Search the data below for "names"; list each line that holds it.

_Information given_
---+---
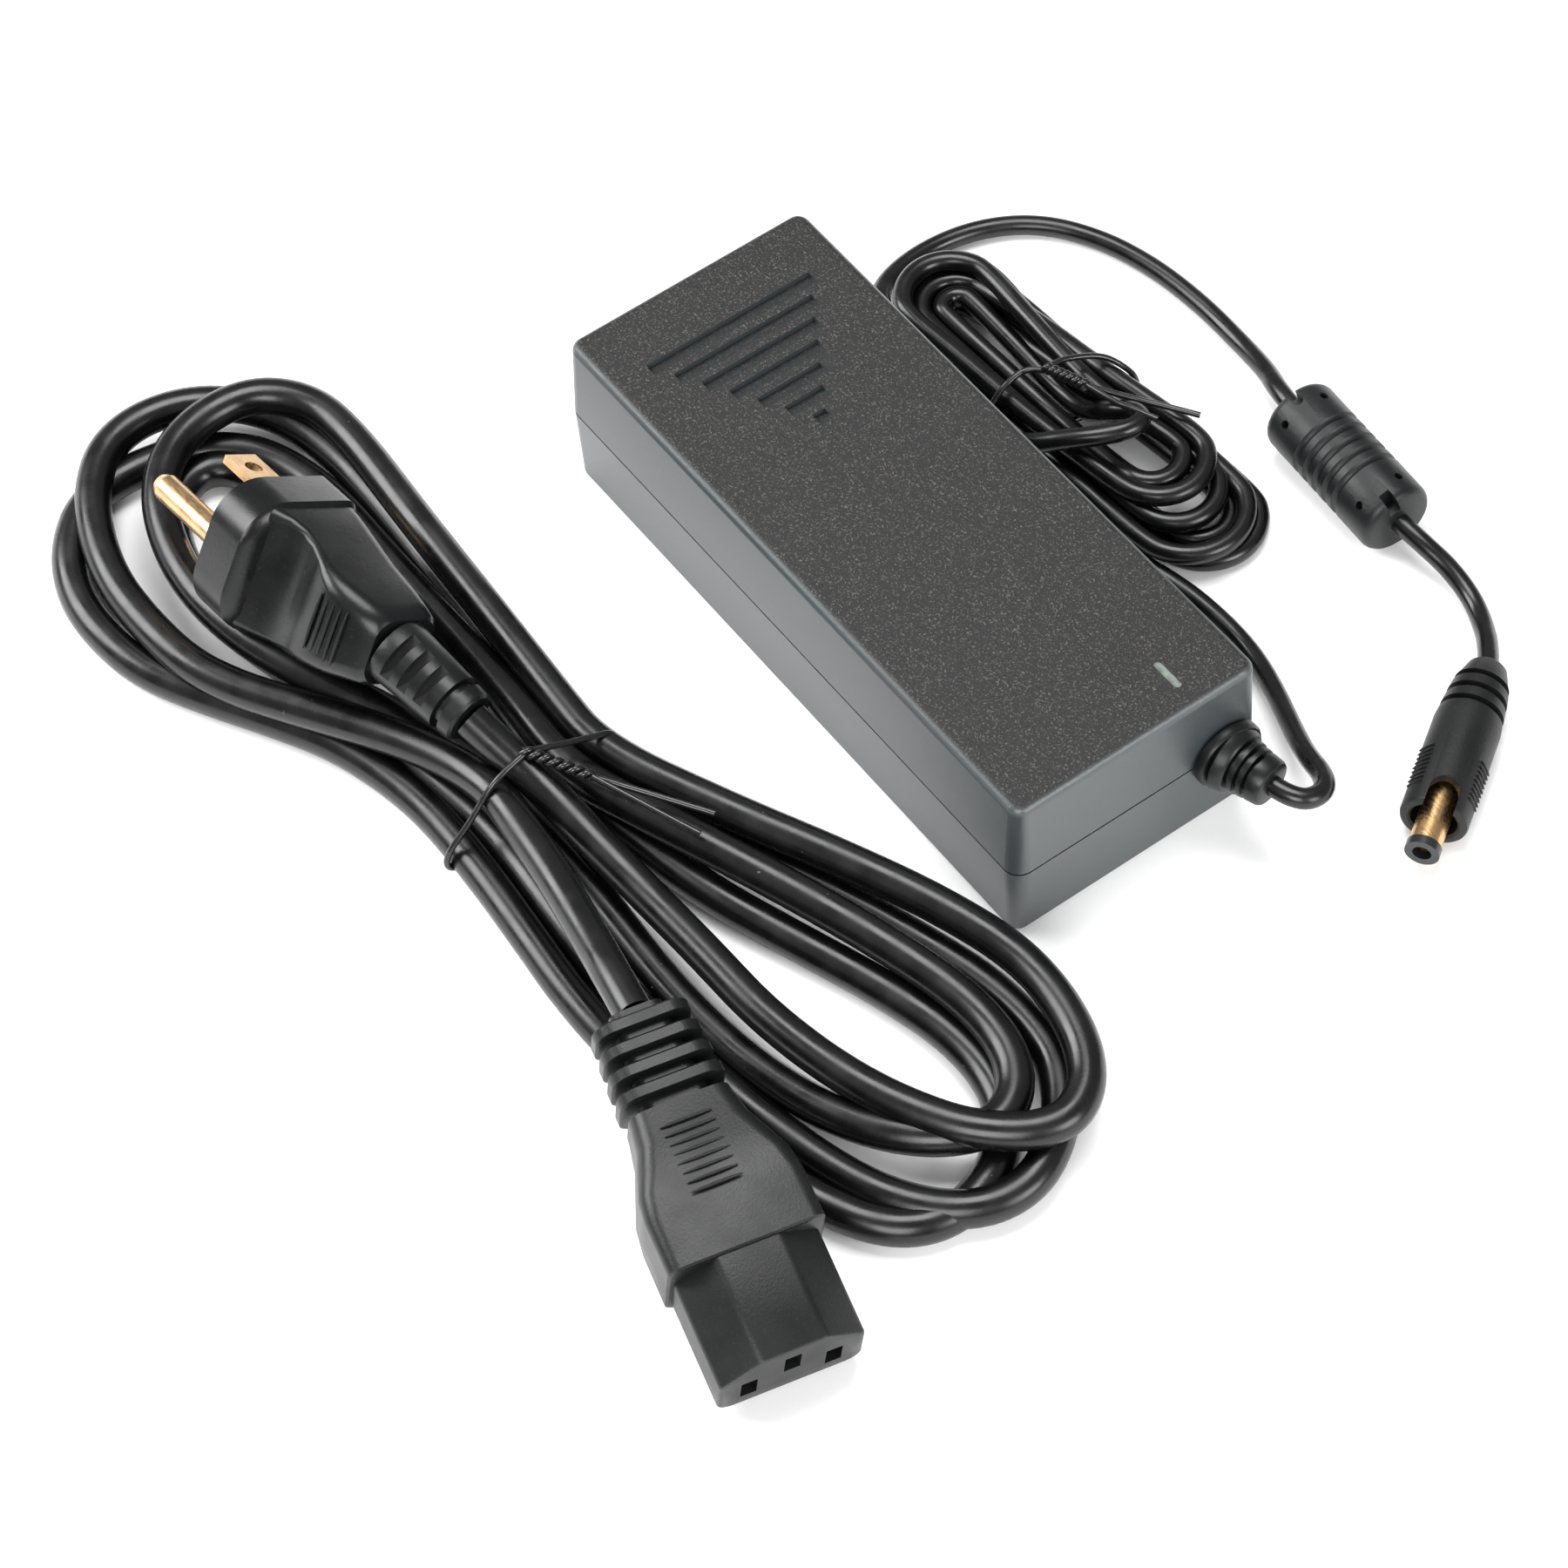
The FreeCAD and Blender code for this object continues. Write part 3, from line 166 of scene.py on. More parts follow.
def spark_eroded_abs():
    """ABS moulded in a spark-eroded tool: a fine speckle on top, its bright specks a painted sparkle; sides
    more satin and painted paler, as painted light.
    """
    colour = tuple(settings().case_colour)
    material, tree, shader, place = new_finish("spark_eroded_abs", IOR=1.52)
    normal = add(tree, "ShaderNodeSeparateXYZ", {"Vector": add(tree, "ShaderNodeTexCoord").outputs["Normal"]})
    flat = ramp(tree, normal.outputs["Z"], 0.75, 0.97, 0.0, 1.0)
    # the real grain is near 0.15 mm; it is drawn at 0.36 mm so that it shows
    grain = noise(tree, place, 0.36, 3.0, 0.7)
    speck = ramp(tree, grain.outputs["Fac"], 0.55, 0.70, 0.0, 1.0)
    # the grain is real, but its bright specks on upward faces are a painted sparkle, light caught by the
    # grain painted into the colour
    painted_sparkle = add(tree, "ShaderNodeMath", {0: speck, 1: flat}, operation="MULTIPLY")
    cloud = ramp(tree, noise(tree, place, 18.0, 2.0).outputs["Fac"], 0.3, 0.7, 0.0, 1.0)
    base = toned(tree, cloud, colour, 0.88, 1.1)
    bright = mix(tree, painted_sparkle.outputs[0], base, linear("#5c5854"))
    # painted light: the sides get a paler colour than the top, standing in for the light they catch from the
    # lamps and the floor
    side = mix(tree, flat, linear("#33383a"), bright)
    tree.links.new(side, shader.inputs["Base Color"])
    tree.links.new(ramp(tree, flat, 0.0, 1.0, 0.36, 0.52), shader.inputs["Roughness"])
    tree.links.new(ramp(tree, flat, 0.0, 1.0, 0.75, 0.38), shader.inputs["Specular IOR Level"])
    height = add(tree, "ShaderNodeMath", {0: grain.outputs["Fac"], 1: ramp(tree, flat, 0.0, 1.0, 0.35, 1.0)},
                 operation="MULTIPLY")
    bump(tree, shader, height.outputs[0], 0.8, 0.16)
    return material


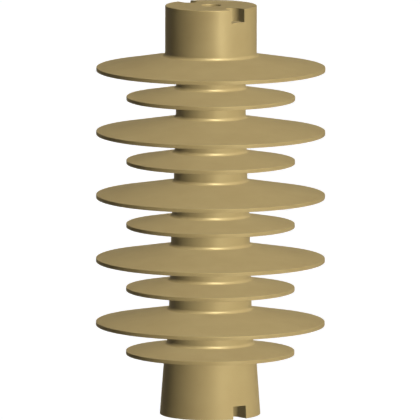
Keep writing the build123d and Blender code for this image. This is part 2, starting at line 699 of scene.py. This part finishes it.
def studio_world():
    """A studio that shows as white and lights the post only dimly."""
    world = bpy.data.worlds.new("studio")
    world.use_nodes = True
    tree = world.node_tree
    tree.nodes.clear()
    room = add_node(tree, "ShaderNodeBackground", Color=WHITE, Strength=ROOM_LIGHT)
    white = add_node(tree, "ShaderNodeBackground", Color=WHITE, Strength=1.0)
    place = add_node(tree, "ShaderNodeTexCoord")
    way = add_node(tree, "ShaderNodeSeparateXYZ", [("Vector", place, "Generated")])
    ceiling = add_node(
        tree,
        "ShaderNodeMapRange",
        [("Value", way, "Z")],
        From_Min=sin(CEILING_FROM),
        From_Max=sin(CEILING_FULL),
        To_Max=CEILING_IN_GLOSS,
    )
    path = add_node(tree, "ShaderNodeLightPath")
    in_gloss = add_node(
        tree,
        "ShaderNodeMath",
        [(0, path, "Is Glossy Ray"), (1, ceiling, "Result")],
        operation="MULTIPLY",
    )
    mix = add_node(
        tree,
        "ShaderNodeMixShader",
        [(0, shown_white(tree, path, in_gloss), 0), (1, room, "Background"), (2, white, "Background")],
    )
    add_node(tree, "ShaderNodeOutputWorld", [("Surface", mix, "Shader")])
    bpy.context.scene.world = world


def studio_floor():
    """A plain pale floor a hair under the foot, white to the eye and dim to the post. From below it can
    be seen through."""
    shape = bmesh.new()
    bmesh.ops.create_circle(shape, cap_ends=True, radius=FLOOR_RADIUS, segments=FLOOR_STEPS)
    bmesh.ops.translate(shape, verts=shape.verts[:], vec=(0, 0, -FLOOR_GAP))
    floor = finished(shape, "floor")
    material, tree = new_material("pale_floor")
    pale = add_node(tree, "ShaderNodeBsdfDiffuse", Color=(0.6, 0.6, 0.6, 1))
    glow = add_node(tree, "ShaderNodeEmission", Color=WHITE, Strength=FLOOR_GLOW)
    lit = add_node(tree, "ShaderNodeAddShader", [(0, pale, "BSDF"), (1, glow, "Emission")])
    dim = add_node(tree, "ShaderNodeBsdfDiffuse", Color=(0.1, 0.1, 0.1, 1))
    path = add_node(tree, "ShaderNodeLightPath")
    in_gloss = add_node(tree, "ShaderNodeMath", [(0, path, "Is Glossy Ray")], operation="MULTIPLY")
    in_gloss.inputs[1].default_value = FLOOR_IN_GLOSS
    mix = add_node(
        tree,
        "ShaderNodeMixShader",
        [(0, shown_white(tree, path, in_gloss), 0), (1, dim, "BSDF"), (2, lit, "Shader")],
    )
    side = add_node(tree, "ShaderNodeNewGeometry")
    clear = add_node(tree, "ShaderNodeBsdfTransparent")
    seen = add_node(
        tree,
        "ShaderNodeMixShader",
        [(0, side, "Backfacing"), (1, mix, "Shader"), (2, clear, "BSDF")],
    )
    add_node(tree, "ShaderNodeOutputMaterial", [("Surface", seen, "Shader")])
    floor.data.materials.append(material)


studio_world()
studio_floor()
bpy.context.scene.view_settings.view_transform = "Standard"
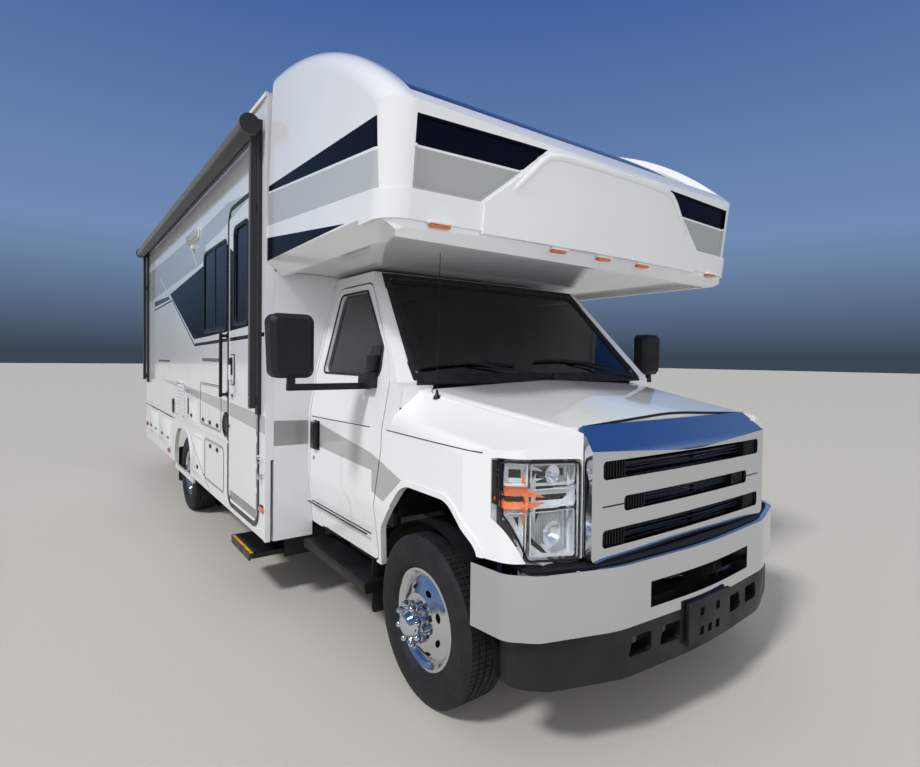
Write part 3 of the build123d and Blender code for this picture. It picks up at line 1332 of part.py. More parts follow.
# Rolled awning along the right wall, with its two folded arms
awning_front = box_front + 104.0
awning_rear = box_rear - 205.0
awning_z = 2925.0
awning_out = 88.0
awning_radius = 52.0
arm_width = 46.0
arm_bottom_z = 1220.0
end_cap_radius = 62.0
end_cap_length = 30.0
with BuildPart() as awning:
    roll_x = -body_half - awning_out
    add(rod((roll_x, awning_front - 20.0, awning_z), (roll_x, awning_rear + 20.0, awning_z), awning_radius))
    # rail that holds the fabric's edge on the wall
    add(block((-body_half - 30.0, -body_half), (awning_front, awning_rear),
              (awning_z + 20.0, awning_z + 60.0)))
    for s in (awning_front - 20.0 - end_cap_length, awning_rear + 20.0):
        add(rod((roll_x, s, awning_z), (roll_x, s + end_cap_length, awning_z), end_cap_radius))
    for s in (awning_front, awning_rear - arm_width):
        add(block((-body_half - 26.0, -body_half), (s, s + arm_width),
                  (arm_bottom_z - 40.0, awning_z + 60.0)))
        add(block((-body_half - 70.0, -body_half - 34.0), (s + 4.0, s + arm_width - 4.0),
                  (arm_bottom_z, awning_z)))
        for z in (arm_bottom_z + 20.0, awning_z - 500.0, awning_z - 60.0):
            add(block((-body_half - 50.0, -body_half - 20.0), (s + 8.0, s + arm_width - 8.0), (z, z + 50.0)))
awning.part.label = "awning"
export_step(awning.part, "parts/awning.step")

# Rear bumper on the rails' ends, and a square receiver tube below it with its pin hole
rear_bumper_half = body_half - 120.0
rear_bumper_top_z = 600.0
receiver_half = 32.0
receiver_bore_half = 25.6
receiver_z = 442.0
receiver_front = box_rear - 260.0
receiver_rear = box_rear + rear_bumper_depth
receiver_pin_radius = 8.0
receiver_pin_station = receiver_rear - 64.0
cross_tube = 50.0
with BuildPart() as rear_bumper:
    add(side_prism(
        ((box_rear + 20.0, bumper_low_z, 8.0), (receiver_rear, bumper_low_z, 30.0),
         (receiver_rear, rear_bumper_top_z, 30.0),
         (box_rear + 20.0, rear_bumper_top_z, 8.0)), -rear_bumper_half, rear_bumper_half))
    for side, name in sides:
        add(block((side * (rail_half - channel_width), side * (rail_half - channel_web)),
                  (frame_rear - 40.0, box_rear + 25.0), (500.0, rail_bottom_z)))
rear_bumper.part.label = "rear_bumper"
export_step(rear_bumper.part, "parts/rear_bumper.step")
with BuildPart() as hitch_receiver:
    tube_heights = (receiver_z - receiver_half, receiver_z + receiver_half)
    add(block((-receiver_half, receiver_half), (receiver_front, receiver_rear), tube_heights))
    add(block((-receiver_bore_half, receiver_bore_half),
              (receiver_front + cross_tube + 10.0, receiver_rear + 5.0),
              (receiver_z - receiver_bore_half, receiver_z + receiver_bore_half)), mode=Mode.SUBTRACT)
    add(block((-rail_half, rail_half), (receiver_front, receiver_front + cross_tube), tube_heights))
    for side, name in sides:
        add(block((side * (rail_half - channel_width), side * rail_half),
                  (receiver_front, receiver_front + cross_tube), (receiver_z, rail_bottom_z)))
    add(rod((-receiver_half - 5.0, receiver_pin_station, receiver_z),
            (receiver_half + 5.0, receiver_pin_station, receiver_z),
            receiver_pin_radius), mode=Mode.SUBTRACT)
hitch_receiver.part.label = "hitch_receiver"
export_step(hitch_receiver.part, "parts/hitch_receiver.step")

lamp_x = (body_half - 250.0, body_half - 90.0)
tail_lamp_z = (900.0, 1250.0)
with BuildPart() as tail_lamps:
    for side, name in sides:
        corners = [(side * x, z) for x, z in (
            (lamp_x[0], tail_lamp_z[0]), (lamp_x[1], tail_lamp_z[0]), (lamp_x[1], tail_lamp_z[1]),
            (lamp_x[0], tail_lamp_z[1]),
        )]
        add(front_prism(corners, box_rear, box_rear + 35.0, 36.0))
tail_lamps.part.label = "tail_lamps"
export_step(tail_lamps.part, "parts/tail_lamps.step")

ladder_x = 700.0
ladder_half = 170.0
ladder_out = 92.0
ladder_tube = 12.0
ladder_bottom_z = 900.0
ladder_top_z = roof_edge_z + roof_crown + 90.0
rung_count = 8
rung_pitch = 280.0
with BuildPart() as ladder:
    for x in (ladder_x - ladder_half, ladder_x + ladder_half):
        add(rod((x, box_rear + ladder_out, ladder_bottom_z), (x, box_rear + ladder_out, ladder_top_z),
                ladder_tube))
        for z in (950.0, 2000.0, roof_edge_z - 20.0):
            add(rod((x, box_rear, z), (x, box_rear + ladder_out, z), ladder_tube - 2.0))
    for rung in range(rung_count):
        z = ladder_bottom_z + 120.0 + rung * rung_pitch
        add(rod((ladder_x - ladder_half, box_rear + ladder_out, z),
                (ladder_x + ladder_half, box_rear + ladder_out, z),
                ladder_tube - 2.0))
ladder.part.label = "ladder"
export_step(ladder.part, "parts/ladder.step")

# Cooling unit and vents on the roof, with flat feet scribed to its crown
cooler_top_z = 3430.0
with BuildPart() as roof_units:
    foot_z = roof_edge_z + roof_crown - 30.0
    add(side_prism(
        ((4200.0, foot_z, 0.0), (5100.0, foot_z, 0.0), (5100.0, foot_z + 170.0, 60.0),
         (4900.0, cooler_top_z, 120.0),
         (4330.0, cooler_top_z, 120.0), (4200.0, foot_z + 150.0, 60.0)), -350.0, 350.0))
    for s in (2600.0, 5900.0):
        add(block((-180.0, 180.0), (s, s + 360.0), (foot_z + 10.0, foot_z + 110.0), 40.0))
    add(roof.part, mode=Mode.SUBTRACT)
roof_units.part.label = "roof_units"
export_step(roof_units.part, "parts/roof_units.step")
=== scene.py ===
# %% [markdown]
# A 7.7 m motorhome is finished here over a solid model that is already exact: the body, doors, wheels and
# joints come in as fixed nodes, and this script adds what a solid model leaves plain, which is tread, trim,
# lamps, seals, latches, stripes, cushions and real finishes. Everything is in metres: X is across, with the
# driver's side at plus, Y runs to the rear, and Z is up from the ground.

# %% Load the solid model as a fixed frame
import math
import bpy
from mathutils import Matrix, Vector
from mathutils.bvhtree import BVHTree


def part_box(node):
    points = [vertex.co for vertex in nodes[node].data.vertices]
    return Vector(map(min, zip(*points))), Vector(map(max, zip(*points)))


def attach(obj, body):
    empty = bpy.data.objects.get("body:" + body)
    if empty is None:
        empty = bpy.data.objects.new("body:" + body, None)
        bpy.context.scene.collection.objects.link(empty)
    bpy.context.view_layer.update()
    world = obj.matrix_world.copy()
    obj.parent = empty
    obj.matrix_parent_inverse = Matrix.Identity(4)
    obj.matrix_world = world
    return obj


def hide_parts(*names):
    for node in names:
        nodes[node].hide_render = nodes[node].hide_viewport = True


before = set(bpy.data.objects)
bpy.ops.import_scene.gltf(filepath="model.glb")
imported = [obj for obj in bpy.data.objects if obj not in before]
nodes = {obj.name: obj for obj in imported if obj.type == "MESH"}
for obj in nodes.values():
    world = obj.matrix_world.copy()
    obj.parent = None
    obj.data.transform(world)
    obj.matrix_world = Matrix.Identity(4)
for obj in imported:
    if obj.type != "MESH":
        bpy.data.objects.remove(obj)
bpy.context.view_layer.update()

# %% [markdown]
# Distances along a vehicle are easiest to read from the front axle, as a chassis drawing gives them. The
# front axle stands 3.035 m in front of the model's middle, so one small function turns such a distance into
# a Y value. The visible side is the passenger side, at negative X.

# %% Places are measured from the front axle
axle_y = -3.035
wheelbase = 4.013
body_half = 1.270
sides = ((-1, "right"), (1, "left"))


def back(station):
    """Y value of a distance behind the front axle."""
    return axle_y + station


print("rear axle at Y", round(back(wheelbase), 3))

# %% [markdown]
# The picture was taken from near the right front corner, with a wide lens held at eye level. The camera could
# be placed by trying, but here its place, turn and focal length come from a least squares fit to about thirty
# points, such as wheel edges and body corners, with the type's wheelbase and width as measure. Its shift moves
# the lens centre a few pixels off the middle.

# %% Camera at eye level
picture_width, picture_height = 920.0, 767.0
focal_px = 554.198
lens_centre_px = (462.058, 370.327)
camera_place = (-2.291, back(-2.081), 1.535)
yaw, pitch, roll = math.radians(36.224), math.radians(-1.107), math.radians(0.684)
ahead = Vector((math.sin(yaw) * math.cos(pitch), math.cos(yaw) * math.cos(pitch), math.sin(pitch)))
across = Vector((math.cos(yaw), -math.sin(yaw), 0.0))
above = across.cross(ahead)
right_edge = across * math.cos(roll) + above * math.sin(roll)
top_edge = above * math.cos(roll) - across * math.sin(roll)
camera_data = bpy.data.cameras.new("eye_level")
camera_data.sensor_width = 36.0
camera_data.lens = focal_px / picture_width * camera_data.sensor_width
camera_data.shift_x = (picture_width / 2 - lens_centre_px[0]) / picture_width
camera_data.shift_y = (lens_centre_px[1] - picture_height / 2) / picture_width
camera = bpy.data.objects.new("eye_level", camera_data)
camera_turn = Matrix((right_edge, top_edge, -ahead)).transposed().to_4x4()
camera.matrix_world = Matrix.Translation(camera_place) @ camera_turn
bpy.context.scene.collection.objects.link(camera)
bpy.context.scene.camera = camera
print("lens mm:", round(camera_data.lens, 2))

# %% [markdown]
# Colours are written as the hex values that a painter would read from a swatch. A shader works in linear
# light, so one function turns them. A second small function adds a node with its settings, constant values
# and wires, which keeps each finish below down to the few lines that matter.

# %% Colour and node helpers
def linear(swatch):
    """Linear colour of an sRGB hex value."""
    parts = [int(swatch[i:i + 2], 16) / 255.0 for i in (1, 3, 5)]
    return [c / 12.92 if c <= 0.04045 else ((c + 0.055) / 1.055) ** 2.4 for c in parts] + [1.0]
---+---
_Answer for the task_
def hide_parts(*names):
    for node in names:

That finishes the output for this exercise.